Её рука — на его лбу. Покрытого испариной, холодного, разрезанного морщинами.
— Не могу.
Сияние мерцает, иногда угасая и разгораясь вновь. Соленая вода. Она плачет.
«ГЕО. Тебя ждет ГЕО. Там — приговор и судьба».
Она встает и полы её халата взлетают двумя белоснежными крылами.
«И истина».
Сияние тускнеет и заливается беспощадной темнотой.
«ГЕО».
Она ушла. Растаяла. Как ветерок.
* * *
Кузьмич задумчиво почесал окладистую бороду. Нахмурил огромный морщинистый лоб и надолго задумался.
— Сереж, у меня только одна догадка.
Корнету оставалось только вопросительно смотреть на своего гостя.
За спиной сталкера Кузьмича — по паспорту Кузьмина Евгения Васильевича — суетилась медсестра. Заметно нервничала. Не находила себе места. Ох, как ей не понравилась просьба Корнета… ему бы лежать в спокойствии, отдыхать, сил набираться, так нет же, подавай срочно Кузьмина — странного, неуемного мужичка, сующего свой огромный мясистый нос во все «метровые» закоулки. Все люди как люди, а этот старый черт всё по станциям шатается, тоннели изучает, перегоны всякие, еще говорят и на поверхность вылазит… дурень, прости Господи, седина давно в волосах, а в башке детство играет! И Сережку растревожит — увалень… Но как заступнику нашему откажешь в просьбе малой… бредит наверное… ох, дура я, дура, зачем послушалась…

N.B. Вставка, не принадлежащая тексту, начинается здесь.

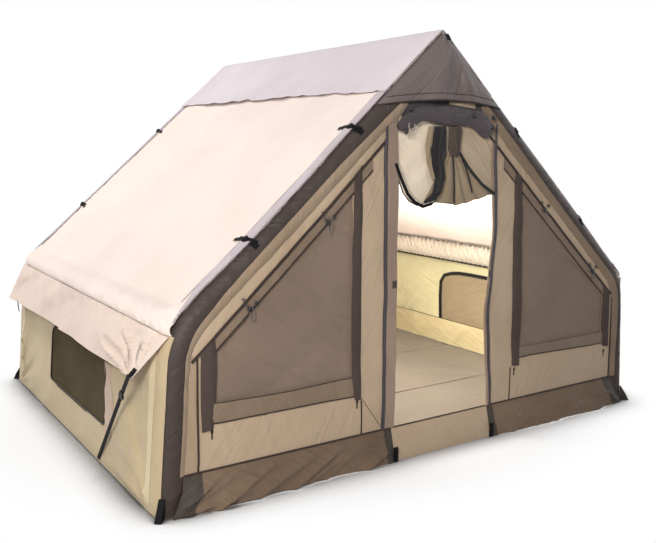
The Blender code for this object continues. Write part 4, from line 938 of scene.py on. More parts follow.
def arch_inside(z):
    """Sideways place of the arch's inner edge on the left at a height."""
    return np.interp(z, inner_z, inner_x)


WINDOW_OUTER = -float(arch_inside(SILL)) - 0.0952
GABLE_LEAN, GABLE_SHIFT = 0.030, 0.029


def gable(place, z):
    """Sideways place on the gable at a height, with the pitch's lean and taper."""
    rise = z - THRESHOLD
    return place * (1 - GABLE_LEAN * rise) + GABLE_SHIFT - GABLE_LEAN * rise


def soft_line(x, points, z):
    """A smooth line through a few measured places."""
    fine = np.interp(z[..., None] + np.linspace(-0.05, 0.05, 9), x, points)
    return fine.mean(axis=-1)


def door_edge(sign, z):
    return soft_line(*DOOR_EDGE[sign], np.asarray(z, float))


def wall_fold(x, z):
    """How far the front canvas stands out in its slanting folds."""
    lean = np.abs(x) * 0.8 + z
    by_leg = fade(np.abs(x), 1.24, 1.29) * fade(z, 0.75, 0.55)
    fold = 0.0040 * swell(lean / 0.11, (z - np.abs(x)) / 0.6, 3.0)
    fold += 0.0030 * crease((z * 0.25 + x) / 0.07, z / 0.5, 6.0)
    return fold + 0.0060 * crease((x + 0.06 * z) / 0.026, z / 0.4, 9.0) * by_leg


def stand_out(x, z):
    """How far the front canvas is from its plane; it is held along the arch and the threshold."""
    x, z = np.asarray(x, float), np.asarray(z, float)
    hold = fade(-arch_inside(z) - np.abs(x), 0, 0.05) * fade(z, THRESHOLD, THRESHOLD + 0.06)
    hold = hold * fade(z, 1.60, 1.50)
    loose = 0.004 * swell(z / 0.16, 0, 8.0) * fade(np.abs(x), 0.42, 0.32)
    return np.maximum((wall_fold(x, z) + loose) * hold, -0.0010)


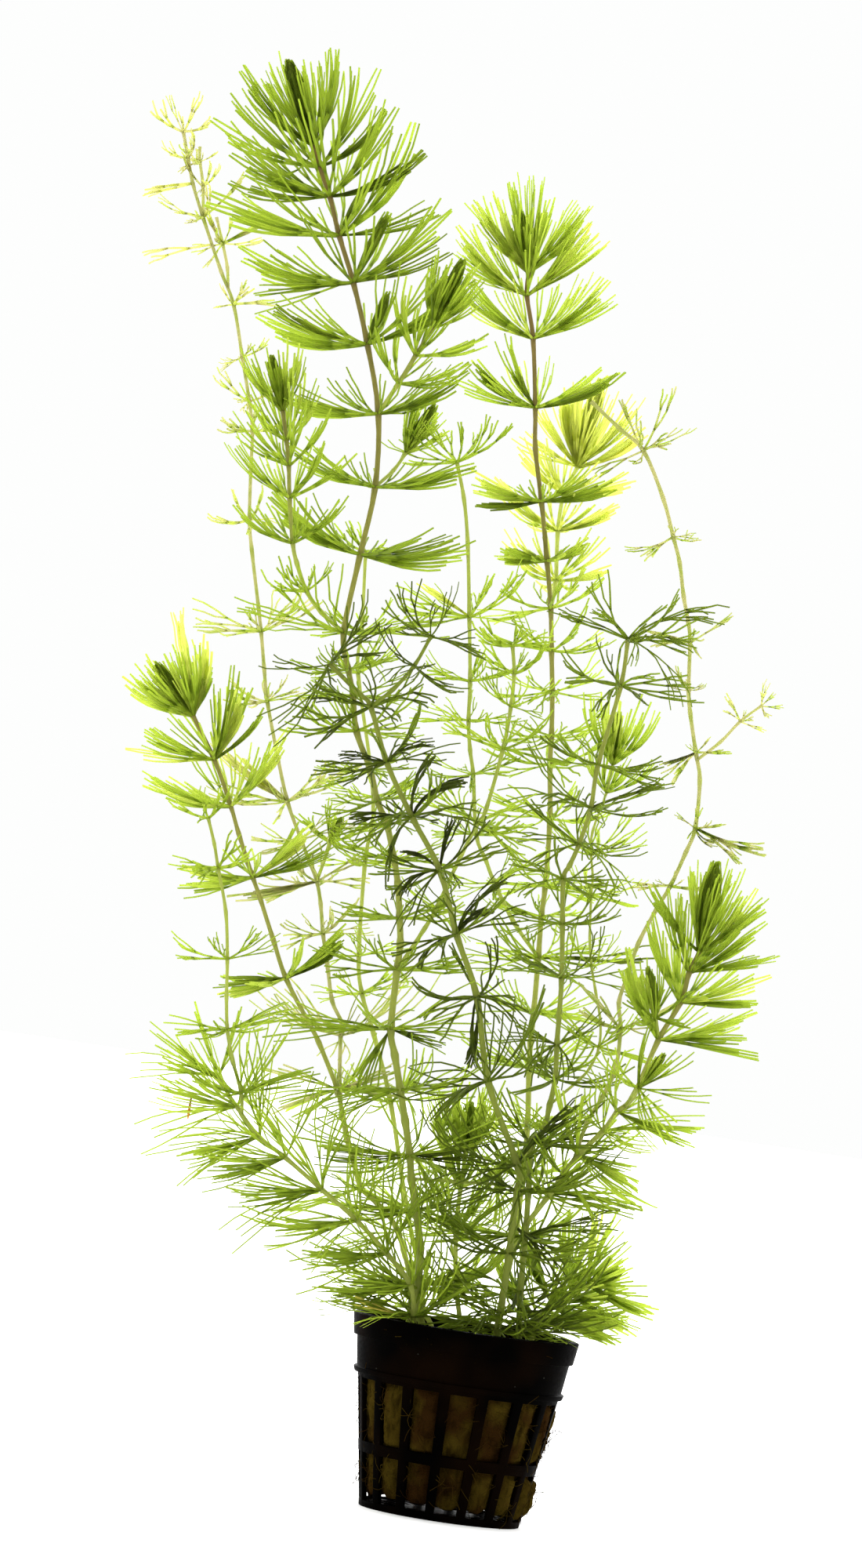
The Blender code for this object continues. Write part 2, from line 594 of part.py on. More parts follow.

— Одна догадка, — повторил сталкер. — Серега, ты, кстати местный? Ветки хорошо знаешь? Вернее знал… как было ДО?
Корнет мотнул головой:
— С области я, город вообще неважно знаю, тем более метрополитен.
Кузьмич оживился — изучение географии метро было одним из двух любимых его дел. Вторым любимым делом — был рассказ неискушенному слушателю о географии метро.